Residence de Gazelles. Initial introductions done, my classmates and I start walking down Avenue Jules Ferry to catch the bus to school. My laziness overwhelms, so I convince Florian, a German classmate I had previously met in Manila, to catch the Mini 2 bus with me to the center.  It was faster all right, but we got lost once we got to the center, so the rest of our classmates eventually caught up with us. So much for speed.

La Rotonde. After a long wait and a flurry of confusion figuring out where the stop for Bus 21 was, our bus finally pulls up. I hop on the bus.

"Is this the bus for IAE?"

The driver stares blankly at me. I realize he doesn't speak English. "Eee aah ooh?" he asks.

"I... A.... E....?" I repeat more slowly.

"Oui, oui. Eeee aaah ooh!"

Erm. I guess they pronounce IAE differently here. We get on anyway and after 30 minutes of twists and turns through empty streets, the bus driver lets us off at a blue gate with the name of the school printed in large white letters.

And there it is. 

Institut d'Administration des Entreprises d'Aix-en-Provence, my school for the next few months.

19 August 2008


8pm. Amsterdam. It was at the Amsterdam Schipol airport that I began to feel the first twinge of panic. I stood in line at the gate, backpack and giant duffel bag in tow, listening to the chatter of people around me.

None were in English.

I searched around for any semblance of home, or even just one of Asia. I needed to see just one person, one single Asian, to keep the panic down and reassure myself that I could do this. That home was not so far away.

But there were none.

That was when it hit me that I was really no longer in the Philippines.

This was the end of my life as I knew it.


11pm. Marseille. The Marseille airport was deserted except for the passengers from our flight. I trailed over to the information desk to get some brochures about the city.

None were in English.


"Parlez-vous anglais?" I ask the taxi driver as Xian, my Malaysian classmate, and I queue at the taxi stand.


I whip out a sheet of paper and show him the address of my dorm. He points to the next taxi, indicating that the next taxi would take us to Aix-en-Provence.

I turn to the second taxi driver. "Parlez-vous anglais?"

"A little."

Thank God.


12am. Aix-en-Provence. Angel #1. The taxi pulls over onto to a gated driveway. "This is Residence de Cuques. The gates are locked. The taxi can only go up to here."

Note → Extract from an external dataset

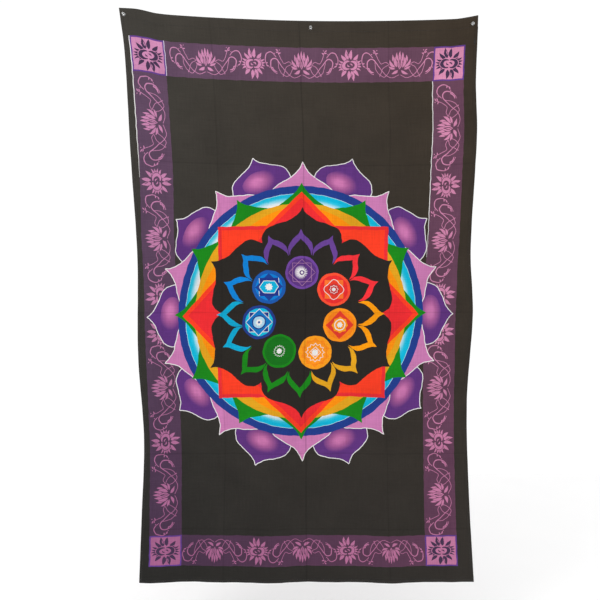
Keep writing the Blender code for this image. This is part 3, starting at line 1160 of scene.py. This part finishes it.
class Shader:
    """A node material, with short ways to add its nodes."""

    def __init__(self, name):
        self.material = bpy.data.materials.new(name)
        self.material.use_nodes = True
        self.tree = self.material.node_tree
        self.surface = self.tree.nodes["Principled BSDF"]

    def feed(self, socket, value):
        """Sets an input to a number or a colour, or joins another node's output to it."""
        if isinstance(value, bpy.types.NodeSocket):
            self.tree.links.new(value, socket)
        else:
            socket.default_value = value

    def node(self, kind, inputs, output, **settings):
        """Adds a node, feeds its inputs, and returns one of its outputs."""
        made = self.tree.nodes.new(kind)
        for name, setting in settings.items():
            setattr(made, name, setting)
        for name, value in inputs.items():
            self.feed(made.inputs[name], value)
        return made.outputs[output]

    def set(self, **values):
        for name, value in values.items():
            self.feed(self.surface.inputs[name.replace("_", " ")], value)

    def object_place(self):
        return self.node("ShaderNodeTexCoord", {}, "Object")

    def stored(self, name):
        """The values that a piece's mesh stores under the name."""
        output = "Color" if name == "dye" else "Vector"
        return self.node("ShaderNodeAttribute", {}, output, attribute_name=name)

    def colour(self, light):
        """One colour, given as the light that it reflects."""
        made = self.node("ShaderNodeRGB", {}, "Color")
        made.default_value = (*light, 1.0)
        return made

    def paint(self, light, grain, darkest, lightest):
        """Shows one colour, with its brightness spread by the grain."""
        self.set(Base_Color=self.tinted(self.colour(light), self.ranged(grain, darkest, lightest)))

    def roughen(self, grain, least, most):
        """Spreads the roughness by the grain."""
        self.set(Roughness=self.ranged(grain, least, most))

    def stretched(self, vector, scale):
        """The vector with each direction scaled."""
        return self.node("ShaderNodeMapping", {"Vector": vector, "Scale": scale}, "Vector")

    def noise(self, vector, scale, detail=2.0):
        inputs = {"Vector": vector, "Scale": scale, "Detail": detail}
        return self.node("ShaderNodeTexNoise", inputs, "Fac")

    def bands(self, vector, direction, scale):
        """Even ridges. Along X or Y, the given number of them take up about 0.31 metres."""
        inputs = {"Vector": vector, "Scale": scale}
        return self.node("ShaderNodeTexWave", inputs, "Fac", bands_direction=direction)

    def ranged(self, value, low, high, ends=(0.25, 0.75)):
        """A value between the ends, at first those of noise, spread over low to high."""
        inputs = {"Value": value, "From Min": ends[0], "From Max": ends[1], "To Min": low, "To Max": high}
        return self.node("ShaderNodeMapRange", inputs, "Result")

    def maths(self, operation, *values):
        """The outcome of an operation on one or two values."""
        return self.node("ShaderNodeMath", dict(enumerate(values)), "Value", operation=operation)

    def tinted(self, colour, value):
        """The colour with its brightness scaled by the value."""
        inputs = {"Vector": colour, "Scale": value}
        return self.node("ShaderNodeVectorMath", inputs, "Vector", operation="SCALE")

    def blended(self, first, second, share):
        inputs = {"Factor": share, "A": first, "B": (*second, 1.0)}
        return self.node("ShaderNodeMix", inputs, "Result", data_type="RGBA")

    def bumped(self, height, strength, distance):
        inputs = {"Strength": strength, "Distance": distance, "Height": height}
        self.set(Normal=self.node("ShaderNodeBump", inputs, "Normal"))


def weave(shader, place):
    """The brightness and the height of plain-woven cotton: its threads, and the thicker ones among them."""
    thick_warp = shader.noise(shader.stretched(place, (420.0, 14.0, 1.0)), 1.0, 3.0)
    thick_weft = shader.noise(shader.stretched(place, (14.0, 420.0, 1.0)), 1.0, 3.0)
    warp = shader.bands(place, "X", 340.0)
    weft = shader.bands(place, "Y", 340.0)
    streaks = shader.maths("MULTIPLY", shader.maths("ADD", thick_warp, thick_weft), 0.5)
    threads = shader.maths("MULTIPLY", warp, weft)
    return streaks, shader.maths("ADD", streaks, threads)


def fold_shade(shader, colour, place):
    """The colour with painted shade along the folds left by storage, darkest along the middle one."""
    down = [("X", fold, depth) for fold, depth in zip(FOLDS_DOWN, FOLD_SHADES_DOWN)]
    across = [("Y", fold, FOLD_SHADE) for fold in FOLDS_ACROSS]
    for axis, fold, depth in [*down, *across]:
        at = shader.node("ShaderNodeSeparateXYZ", {"Vector": place}, axis)
        distance = shader.maths("ABSOLUTE", shader.maths("SUBTRACT", at, fold))
        # Painted shade: the colour darkens within a few millimetres of each fold line.
        crease_shade = shader.ranged(distance, 1 - depth, 1.0, ends=(0.0, FOLD_SHADE_WIDTH))
        colour = shader.tinted(colour, crease_shade)
    return colour


def cotton(name, colour_of, streak=0.20, cloud=0.12):
    """Dyed plain-woven cotton. colour_of gives the dye's colour socket from the shader."""
    shader = Shader(name)
    place = shader.stored("flat_place")
    streaks, height = weave(shader, place)
    clouds = shader.noise(place, 9.0, 5.0)
    colour = colour_of(shader)
    colour = shader.tinted(colour, shader.ranged(streaks, 1 - streak, 1 + streak))
    colour = shader.tinted(colour, shader.ranged(clouds, 1 - cloud, 1 + cloud))
    shader.set(Base_Color=fold_shade(shader, colour, place))
    shader.roughen(shader.noise(place, 130.0, 3.0), 0.82, 0.96)
    shader.set(Sheen_Weight=0.05, Sheen_Roughness=0.5, Specular_IOR_Level=0.15)
    shader.bumped(height, 0.5, 0.00025)
    return shader.material


def dyed_front(shader):
    return shader.stored("dye")


def dyed_back(shader):
    """The wrong side of the cloth, where less of the dye has come through."""
    return shader.blended(dyed_front(shader), linear(UNDYED_BACK), 0.35)


def black_cloth(shader):
    return shader.colour(linear(HEM_BLACK))


def sewing_thread():
    """Twisted black cotton thread."""
    shader = Shader("sewing_thread")
    place = shader.object_place()
    lint = shader.noise(place, 900.0, 3.0)
    shader.paint(linear(THREAD_BLACK), lint, 0.7, 1.4)
    shader.roughen(lint, 0.55, 0.75)
    shader.set(Sheen_Weight=0.2, Specular_IOR_Level=0.4)
    shader.bumped(shader.bands(place, "DIAGONAL", 900.0), 0.6, 0.0001)
    return shader.material


def clear_plastic():
    """Moulded clear polystyrene, with a faint haze and flow lines."""
    shader = Shader("clear_plastic")
    flow = shader.noise(shader.stretched(shader.object_place(), (400.0, 120.0, 400.0)), 1.0, 2.0)
    shader.paint((0.90, 0.91, 0.92), flow, 0.95, 1.03)
    shader.roughen(flow, 0.05, 0.16)
    shader.set(Transmission_Weight=0.9, IOR=1.57)
    shader.bumped(flow, 0.1, 0.0001)
    return shader.material


def needle_steel():
    """Plated steel with fine grinding marks round the needle."""
    shader = Shader("needle_steel")
    marks = shader.noise(shader.stretched(shader.object_place(), (300.0, 6000.0, 300.0)), 1.0, 3.0)
    shader.paint((0.62, 0.61, 0.60), marks, 0.85, 1.1)
    shader.roughen(marks, 0.22, 0.42)
    shader.set(Metallic=1.0)
    shader.bumped(marks, 0.2, 0.00005)
    return shader.material


def floor_paint():
    shader = Shader("pale_floor")
    mottle = shader.noise(shader.object_place(), 3.0, 2.0)
    shader.paint((1.0, 1.0, 1.0), mottle, 0.985, 1.0)
    shader.set(Roughness=0.9)
    return shader.material


# ---------------------------------------------------------------- putting it together


def hang(piece, slot, *nodes):
    """Hides the CAD nodes that the piece stands in for, and bakes the piece's placement into its mesh."""
    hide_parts(*nodes)
    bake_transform(piece)


def make_object():
    front = cotton("dyed_cotton_front", dyed_front)
    back = cotton("dyed_cotton_back", dyed_back, streak=0.24, cloud=0.16)
    hem_cotton = cotton("hem_cotton", black_cloth)
    thread = sewing_thread()
    cloth = make_cloth(front, back)
    hang(cloth, "dyed_cotton", "cloth_panel")
    behind = 2 * CLOTH_THICKNESS + 0.5 * THREAD_RADIUS
    ahead = CLOTH_THICKNESS + 0.5 * THREAD_RADIUS
    sewn = []
    seams = seam_paths()
    for side in ("top", "bottom", "left", "right"):
        node = f"{side}_hem"
        hem = make_hem(f"{node}_fold", side, hem_cotton)
        hang(hem, "hem_cotton", node)
        top = make_stitches(f"{node}_top_stitches", seams[node], ahead, thread)
        hang(top, "sewing_thread", f"{node}_top_thread")
        bobbin = make_stitches(f"{node}_bobbin_stitches", seams[node], -behind, thread)
        hang(bobbin, "sewing_thread", f"{node}_bobbin_thread")
        sewn += [hem, top, bobbin]


def make_pins():
    plastic = clear_plastic()
    steel = needle_steel()
    for name, x, z in PINS:
        head = make_pin_head(f"{name}_pin_clear_head", x, z, plastic)
        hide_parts(f"{name}_pin_head")
        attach(head, f"{name}_pin")
        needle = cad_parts[f"{name}_pin_needle"]
        needle.data.materials.clear()
        needle.data.materials.append(steel)


FLOOR_HEIGHT = -1.95
ROOM_LIGHT = 1.03
EYE_PLACE = (0.0, -2.3, -0.5667)
EYE_TILT = 6.3
LENS = 44.46


def make_floor():
    corners = [(-4, -6), (4, -6), (4, 1.6), (-4, 1.6)]
    places = np.array([(x, y, FLOOR_HEIGHT) for x, y in corners])
    floor = new_piece("floor", places, np.array([[0, 1, 2, 3]]), (floor_paint(),))


def add_key_light(place, aim, width, power):
    light = bpy.data.lights.new("key", "AREA")
    light.size = width
    light.energy = power
    lamp = bpy.data.objects.new("key", light)
    lamp.location = place
    lamp.rotation_euler = (Vector(aim) - Vector(place)).to_track_quat("-Z", "Y").to_euler()
    bpy.context.scene.collection.objects.link(lamp)


def light_scene():
    world = bpy.data.worlds.new("white_room")
    world.use_nodes = True
    background = world.node_tree.nodes["Background"]
    background.inputs["Color"].default_value = (1.0, 1.0, 1.0, 1.0)
    background.inputs["Strength"].default_value = ROOM_LIGHT
    bpy.context.scene.world = world
    add_key_light(place=(-1.9, -2.0, 1.3), aim=(0.0, 0.0, -0.7), width=1.2, power=22.0)


def add_camera():
    """The viewing angle: a little above the middle of the cloth, looking slightly down."""
    camera = bpy.data.cameras.new("camera")
    camera.sensor_width = 36.0
    camera.lens = LENS
    eye = bpy.data.objects.new("camera", camera)
    eye.location = EYE_PLACE
    eye.rotation_euler = (math.radians(90.0 - EYE_TILT), 0.0, 0.0)
    bpy.context.scene.collection.objects.link(eye)
    bpy.context.scene.camera = eye


make_object()
make_pins()
make_floor()
light_scene()
add_camera()
bpy.context.scene.view_settings.view_transform = "Standard"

"This is it?" I peer through the gates, but only see a dimly lit street and a deserted building. There is no sign of a dorm. "But where is Batiment 2?"

The taxi driver reads my arrival instructions sympathetically. "You want I go with you to find the building?"

I heave a sigh of relief. "Yes, please."

He steps out of the taxi, carrying my luggage for me. We walk down the street, looking at each building until we finally find Pavillon 2 at the end of the street. We ring the doorbell. The night watchman appears from behind the glass doors and opens it for us.

"Sheila?" he asks.




Angel #2. The night watchman gives me my room number and keys in broken English. "Your room is through those stairs. Wait for me. I will help you bring your things up."

I heave another sigh of relief.


12:30am. Residence de Cuques. I am breathing heavily by the time we reach the fourth floor. A group of men and women are clustered in one doorway, chattering in French.

My room is at the end of the hall. I turn the key and the door swings open. I am greeted by a tiny room with torn wallpaper and the sour smell of dried urine. The floors are dusty and caked with mud.

"Welcome!" the night watchman repeats enthusiastically as he sets my luggage on the floor. "This is your room, I'll leave you alone now. Good night!"

And finally I sink down on the gray mattress and let the homesickness come.

one last taste of luxury

and then it's back to being a poor, hungry student again...
siiiiiiigh, i'll miss business trips!
[manila, philippines]

18 August 2008


I'm scared.

In a few hours, my family will be driving me to the airport for my flight to France. I won't be seeing them again for two years.

You see, I received a two-year Erasmus Mundus grant to study my masters degree in France, Finland, and the Netherlands. It's amazing, I know. I always dreamed of travelling to Europe, but never in my wildest dreams did I expect to actually have the opportunity to live there.

I expected myself to be jumping with glee and raring to go on my next big adventure.

But right now, all I feel like doing is curling up into a fetal position and willing the hands of my clock to start turning counter-clockwise. I can almost feel my regrets spilling out onto my pillow. I wish I had done this. I wish I had done that. I wish I had spent more time with my loved ones. I wish I had lived life instead of just letting the days pass by.

It's ironic how two years ago, I felt exactly like this. Except that time, I didn't want to go back to Manila.

This time, I don't want to leave.

The fear is still there, gnawing quietly in the back of my mind. I've managed to keep it at bay for the past few days, but I can feel time racing by. Soon, goodbye has to come. I'm terrified that the moment I step into the passengers-only area at the airport, the fear will overwhelm me and I'm going to start crying uncontrollably.

Things will change again, just when I thought I was finally getting back on track.

I'm not ready.

But it's time.

"Twenty years from now you will be more disappointed
by the things that you didn't do than by the ones you did do.
So throw off the bowlines. Sail away from the safe harbor.
Catch the trade winds in your sails. Explore. Dream. Discover."